The Cold, Hard Reality
So, who is actually right here? What is the reality of a vague TNA opening tease in 2026?
The truth, as it almost always does, sits somewhere in the murky middle. TNA is currently producing a very reliable, very solid wrestling television show. It is not the most spectacular thing on television, but it rarely insults your intelligence. The in-ring work is consistently good. The booking makes sense. The title pictures are generally clear and easy to follow.
But they are also still TNA. They still occasionally stumble over their own feet. They still occasionally rely on tropes that feel a decade out of date. They do not have the budget of WWE or AEW, which means their surprises often have a very distinct ceiling. You are probably not getting a massive, industry-shifting debut tonight. You are getting a solid upper-midcard angle that pushes a pay-per-view match forward.
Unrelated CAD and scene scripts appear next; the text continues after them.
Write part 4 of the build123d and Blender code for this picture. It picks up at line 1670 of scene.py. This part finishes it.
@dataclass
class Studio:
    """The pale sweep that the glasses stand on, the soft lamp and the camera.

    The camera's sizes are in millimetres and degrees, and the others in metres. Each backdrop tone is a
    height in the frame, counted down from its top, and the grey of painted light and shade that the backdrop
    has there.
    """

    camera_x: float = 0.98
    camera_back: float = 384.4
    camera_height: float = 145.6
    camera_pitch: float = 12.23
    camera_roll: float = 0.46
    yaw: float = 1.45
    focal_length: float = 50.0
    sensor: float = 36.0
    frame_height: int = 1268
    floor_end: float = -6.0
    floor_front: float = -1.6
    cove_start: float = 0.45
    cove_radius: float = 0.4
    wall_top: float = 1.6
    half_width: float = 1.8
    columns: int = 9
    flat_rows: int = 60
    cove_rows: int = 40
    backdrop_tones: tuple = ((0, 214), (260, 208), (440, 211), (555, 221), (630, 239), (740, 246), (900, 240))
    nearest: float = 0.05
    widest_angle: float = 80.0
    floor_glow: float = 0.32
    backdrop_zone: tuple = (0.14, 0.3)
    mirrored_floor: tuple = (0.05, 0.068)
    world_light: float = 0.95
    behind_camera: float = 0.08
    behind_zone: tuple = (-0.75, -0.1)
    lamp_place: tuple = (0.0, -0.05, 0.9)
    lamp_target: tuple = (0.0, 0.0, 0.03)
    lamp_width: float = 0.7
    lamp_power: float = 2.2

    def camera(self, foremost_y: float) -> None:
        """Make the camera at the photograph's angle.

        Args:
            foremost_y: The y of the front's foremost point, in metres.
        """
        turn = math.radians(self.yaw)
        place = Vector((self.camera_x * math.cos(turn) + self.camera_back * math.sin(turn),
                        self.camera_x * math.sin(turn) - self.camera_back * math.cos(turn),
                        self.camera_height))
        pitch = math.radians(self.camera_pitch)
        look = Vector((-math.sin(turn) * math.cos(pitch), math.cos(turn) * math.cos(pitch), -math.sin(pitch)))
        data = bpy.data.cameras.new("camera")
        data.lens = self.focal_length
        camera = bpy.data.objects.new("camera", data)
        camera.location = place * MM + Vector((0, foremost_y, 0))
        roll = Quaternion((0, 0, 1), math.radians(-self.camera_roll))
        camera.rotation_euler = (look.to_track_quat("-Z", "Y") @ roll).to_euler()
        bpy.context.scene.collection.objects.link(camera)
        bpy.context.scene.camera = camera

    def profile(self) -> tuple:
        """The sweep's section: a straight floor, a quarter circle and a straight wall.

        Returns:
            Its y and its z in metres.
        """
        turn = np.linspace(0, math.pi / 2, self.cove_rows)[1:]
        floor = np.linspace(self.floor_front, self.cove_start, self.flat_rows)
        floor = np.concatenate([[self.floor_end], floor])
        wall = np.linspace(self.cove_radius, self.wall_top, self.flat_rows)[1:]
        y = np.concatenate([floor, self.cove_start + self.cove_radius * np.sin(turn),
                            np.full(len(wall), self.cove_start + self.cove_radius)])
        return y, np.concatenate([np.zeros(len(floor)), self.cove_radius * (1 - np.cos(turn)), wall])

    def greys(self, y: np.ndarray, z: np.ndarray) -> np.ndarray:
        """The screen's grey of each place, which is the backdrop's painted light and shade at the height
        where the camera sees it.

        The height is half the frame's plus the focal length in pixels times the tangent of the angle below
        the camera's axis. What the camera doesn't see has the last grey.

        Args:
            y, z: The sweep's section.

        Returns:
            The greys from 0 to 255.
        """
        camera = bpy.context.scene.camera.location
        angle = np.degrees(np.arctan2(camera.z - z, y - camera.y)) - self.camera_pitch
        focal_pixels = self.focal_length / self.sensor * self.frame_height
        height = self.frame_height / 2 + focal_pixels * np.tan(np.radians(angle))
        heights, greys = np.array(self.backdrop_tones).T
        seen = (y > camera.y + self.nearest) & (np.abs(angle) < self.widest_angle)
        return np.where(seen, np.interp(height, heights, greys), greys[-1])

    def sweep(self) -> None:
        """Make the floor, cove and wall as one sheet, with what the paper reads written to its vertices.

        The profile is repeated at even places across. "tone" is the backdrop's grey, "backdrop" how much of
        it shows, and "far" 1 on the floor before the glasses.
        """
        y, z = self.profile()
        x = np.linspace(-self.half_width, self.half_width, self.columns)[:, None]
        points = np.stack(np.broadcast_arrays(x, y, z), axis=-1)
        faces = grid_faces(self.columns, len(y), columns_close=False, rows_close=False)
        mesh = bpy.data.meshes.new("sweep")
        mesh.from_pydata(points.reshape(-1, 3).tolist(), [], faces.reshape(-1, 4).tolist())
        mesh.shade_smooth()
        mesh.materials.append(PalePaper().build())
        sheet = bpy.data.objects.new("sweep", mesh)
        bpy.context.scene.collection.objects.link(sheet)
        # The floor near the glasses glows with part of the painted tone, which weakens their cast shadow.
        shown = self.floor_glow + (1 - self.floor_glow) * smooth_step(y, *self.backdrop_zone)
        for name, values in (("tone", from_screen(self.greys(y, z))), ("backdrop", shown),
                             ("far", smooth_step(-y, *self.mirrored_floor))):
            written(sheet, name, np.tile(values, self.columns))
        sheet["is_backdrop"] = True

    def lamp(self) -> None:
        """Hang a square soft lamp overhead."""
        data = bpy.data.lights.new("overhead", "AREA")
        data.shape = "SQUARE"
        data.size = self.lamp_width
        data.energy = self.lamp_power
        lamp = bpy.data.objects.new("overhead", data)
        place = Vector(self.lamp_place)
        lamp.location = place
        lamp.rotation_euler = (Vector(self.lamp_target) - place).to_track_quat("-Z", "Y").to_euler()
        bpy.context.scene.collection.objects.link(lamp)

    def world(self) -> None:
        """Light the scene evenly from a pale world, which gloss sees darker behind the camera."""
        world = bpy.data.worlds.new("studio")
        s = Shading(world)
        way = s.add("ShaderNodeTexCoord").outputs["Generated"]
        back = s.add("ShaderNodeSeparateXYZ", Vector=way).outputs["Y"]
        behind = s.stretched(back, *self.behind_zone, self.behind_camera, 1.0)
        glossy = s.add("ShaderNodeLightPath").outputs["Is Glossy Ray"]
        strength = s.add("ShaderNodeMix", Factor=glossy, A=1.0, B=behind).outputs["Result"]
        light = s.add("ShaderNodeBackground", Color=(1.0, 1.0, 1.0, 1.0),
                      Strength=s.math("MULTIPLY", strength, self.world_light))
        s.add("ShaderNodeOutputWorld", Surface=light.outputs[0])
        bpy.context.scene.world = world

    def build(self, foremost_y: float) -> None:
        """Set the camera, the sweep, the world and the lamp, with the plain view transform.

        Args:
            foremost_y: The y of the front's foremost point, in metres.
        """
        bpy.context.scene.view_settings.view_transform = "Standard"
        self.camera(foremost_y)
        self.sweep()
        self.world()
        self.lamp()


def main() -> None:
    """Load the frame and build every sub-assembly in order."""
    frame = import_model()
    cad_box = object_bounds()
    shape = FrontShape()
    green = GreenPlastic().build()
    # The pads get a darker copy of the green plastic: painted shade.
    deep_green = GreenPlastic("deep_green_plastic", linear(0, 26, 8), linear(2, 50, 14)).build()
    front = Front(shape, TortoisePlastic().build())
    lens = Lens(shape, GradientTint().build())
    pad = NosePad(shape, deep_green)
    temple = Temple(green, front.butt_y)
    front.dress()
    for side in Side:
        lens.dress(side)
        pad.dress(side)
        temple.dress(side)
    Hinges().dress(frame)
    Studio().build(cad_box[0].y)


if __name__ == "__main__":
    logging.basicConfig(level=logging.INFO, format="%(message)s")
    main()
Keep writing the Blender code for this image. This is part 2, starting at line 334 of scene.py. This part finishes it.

The internet’s reaction to this PWInsider headline says way more about us than it does about TNA. We are addicted to the hype cycle. We desperately want wrestling to feel unpredictable and wild, but we are also terrified of looking stupid for getting our hopes up. We wrap ourselves in irony to protect ourselves from bad booking.
When the broadcast finally starts tonight, the truth will be revealed. It might be an amazing surprise. It might be a painfully long monologue from a heel manager. But for these few hours before the show airs, the possibilities are endless. That speculation, that arguing, that collective internet brain-rot? That is half the fun of being a wrestling fan anyway. We will all complain about it tomorrow. Right now, we are just watching the clock.